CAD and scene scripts
_ _ _ _
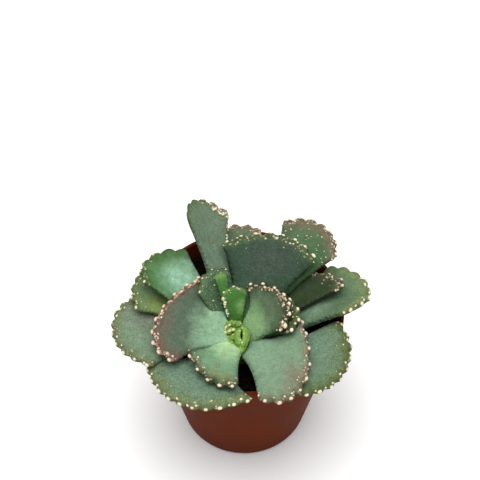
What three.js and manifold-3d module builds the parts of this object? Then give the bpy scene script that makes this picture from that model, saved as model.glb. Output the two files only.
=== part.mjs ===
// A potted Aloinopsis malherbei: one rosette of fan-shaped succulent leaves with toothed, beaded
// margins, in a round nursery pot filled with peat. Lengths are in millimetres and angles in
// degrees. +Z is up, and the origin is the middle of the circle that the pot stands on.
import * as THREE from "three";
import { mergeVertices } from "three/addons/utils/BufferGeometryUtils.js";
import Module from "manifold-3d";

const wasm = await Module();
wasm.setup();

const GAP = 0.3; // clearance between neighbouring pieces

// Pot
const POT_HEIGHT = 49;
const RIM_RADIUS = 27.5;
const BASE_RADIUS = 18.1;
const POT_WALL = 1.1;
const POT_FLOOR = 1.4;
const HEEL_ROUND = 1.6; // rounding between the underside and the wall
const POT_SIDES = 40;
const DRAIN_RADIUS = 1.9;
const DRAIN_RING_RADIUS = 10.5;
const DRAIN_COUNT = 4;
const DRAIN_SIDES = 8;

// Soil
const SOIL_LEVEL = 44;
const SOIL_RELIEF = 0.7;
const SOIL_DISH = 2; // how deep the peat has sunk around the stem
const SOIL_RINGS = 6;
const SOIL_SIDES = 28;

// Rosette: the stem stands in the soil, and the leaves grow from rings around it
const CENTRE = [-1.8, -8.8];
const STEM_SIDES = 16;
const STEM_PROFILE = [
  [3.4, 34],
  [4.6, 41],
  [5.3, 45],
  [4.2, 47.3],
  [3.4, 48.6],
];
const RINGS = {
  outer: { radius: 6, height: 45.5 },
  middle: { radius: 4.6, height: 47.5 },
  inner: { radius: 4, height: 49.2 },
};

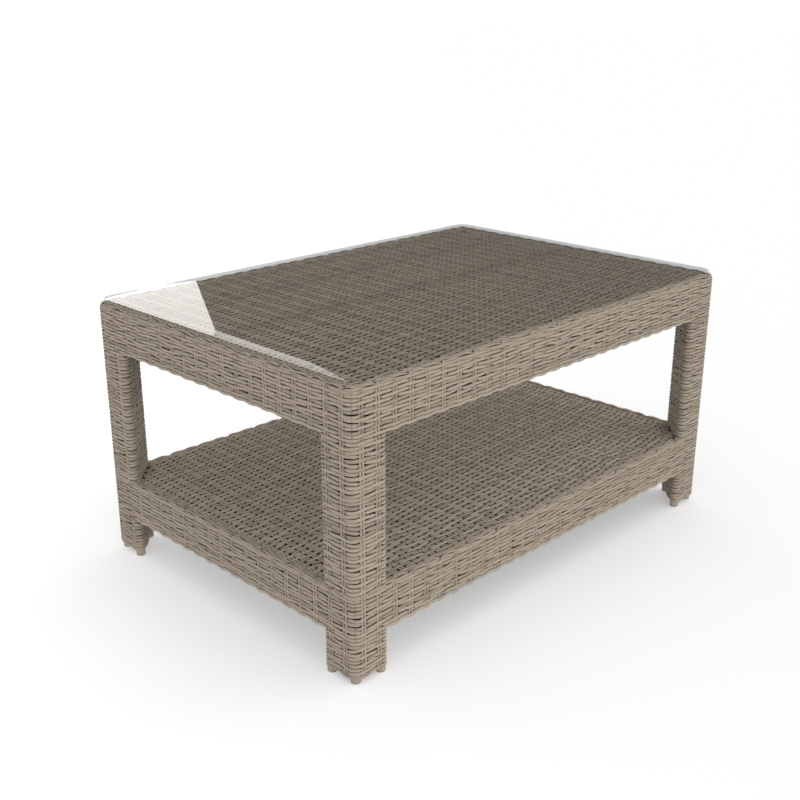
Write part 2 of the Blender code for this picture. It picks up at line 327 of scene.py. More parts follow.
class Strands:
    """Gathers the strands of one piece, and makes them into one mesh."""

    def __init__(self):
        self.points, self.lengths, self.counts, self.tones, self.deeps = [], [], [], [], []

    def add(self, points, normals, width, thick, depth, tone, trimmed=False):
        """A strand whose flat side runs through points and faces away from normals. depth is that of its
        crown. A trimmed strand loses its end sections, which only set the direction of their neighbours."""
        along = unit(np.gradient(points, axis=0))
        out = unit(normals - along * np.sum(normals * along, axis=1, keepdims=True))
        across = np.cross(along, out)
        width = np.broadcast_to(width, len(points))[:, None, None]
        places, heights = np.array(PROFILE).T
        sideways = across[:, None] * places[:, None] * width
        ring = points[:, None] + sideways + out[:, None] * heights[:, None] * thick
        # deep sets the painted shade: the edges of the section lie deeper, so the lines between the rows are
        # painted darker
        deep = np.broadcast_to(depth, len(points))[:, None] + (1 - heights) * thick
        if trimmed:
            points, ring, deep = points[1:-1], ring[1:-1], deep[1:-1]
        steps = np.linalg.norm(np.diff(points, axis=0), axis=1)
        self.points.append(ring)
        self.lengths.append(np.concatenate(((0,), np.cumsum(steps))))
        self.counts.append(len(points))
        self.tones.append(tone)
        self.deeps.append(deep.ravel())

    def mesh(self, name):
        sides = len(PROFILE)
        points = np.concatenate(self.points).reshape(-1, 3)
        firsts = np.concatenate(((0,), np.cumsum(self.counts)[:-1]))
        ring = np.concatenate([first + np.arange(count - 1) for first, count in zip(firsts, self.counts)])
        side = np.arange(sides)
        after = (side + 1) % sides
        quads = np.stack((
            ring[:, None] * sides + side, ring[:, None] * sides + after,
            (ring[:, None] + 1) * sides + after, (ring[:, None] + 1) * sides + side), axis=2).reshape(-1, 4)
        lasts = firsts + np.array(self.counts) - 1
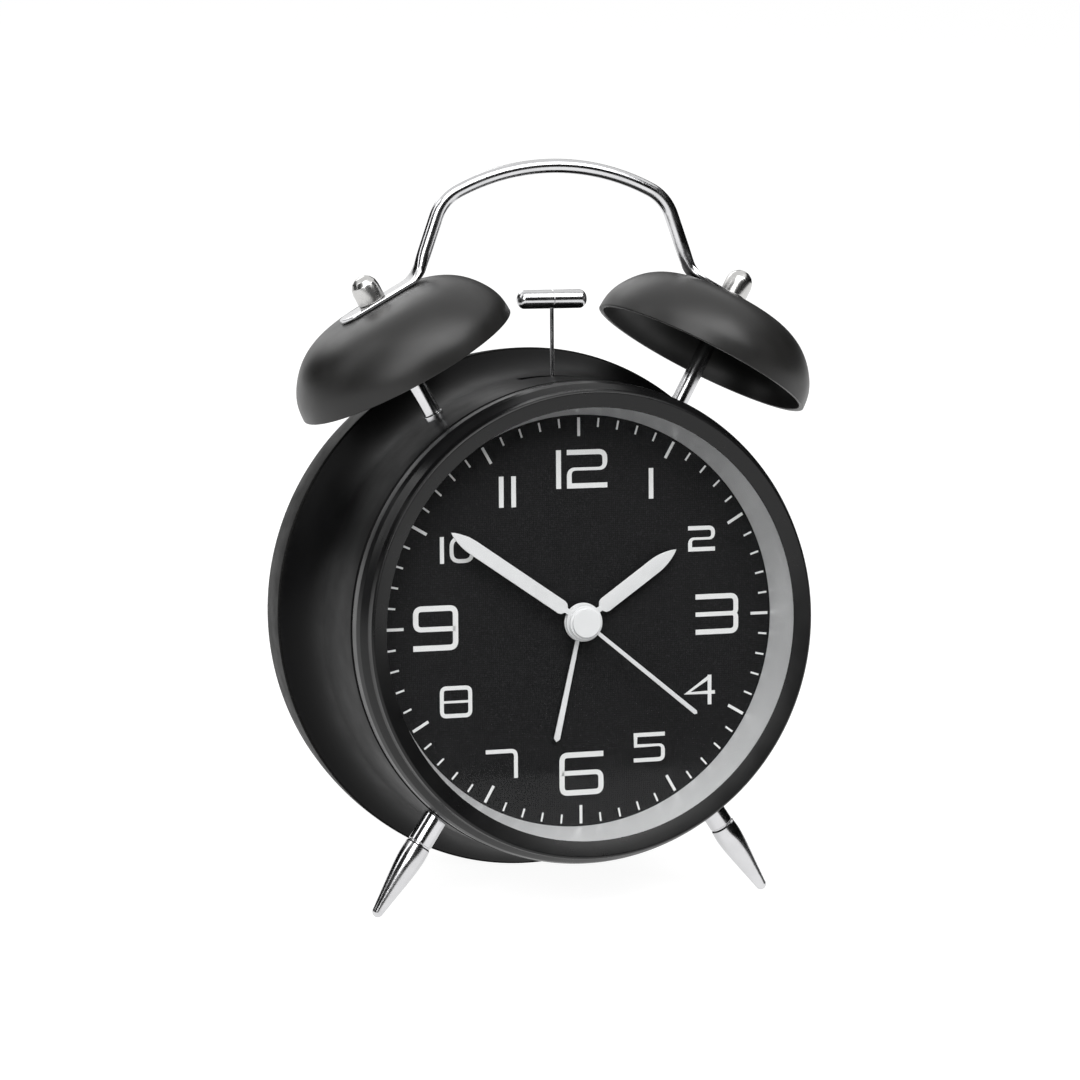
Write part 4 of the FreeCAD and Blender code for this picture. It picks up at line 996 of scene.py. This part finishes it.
_ _ _ _
WRITTEN PROBLEM:
Repeat exactly the lines running from the one with "Write part 2" through the one with "self.points, self.lengths, self.counts, self.tones, self.deeps", both included.

CORRECT RESPONSE:
Write part 2 of the Blender code for this picture. It picks up at line 327 of scene.py. More parts follow.
class Strands:
    """Gathers the strands of one piece, and makes them into one mesh."""

    def __init__(self):
        self.points, self.lengths, self.counts, self.tones, self.deeps = [], [], [], [], []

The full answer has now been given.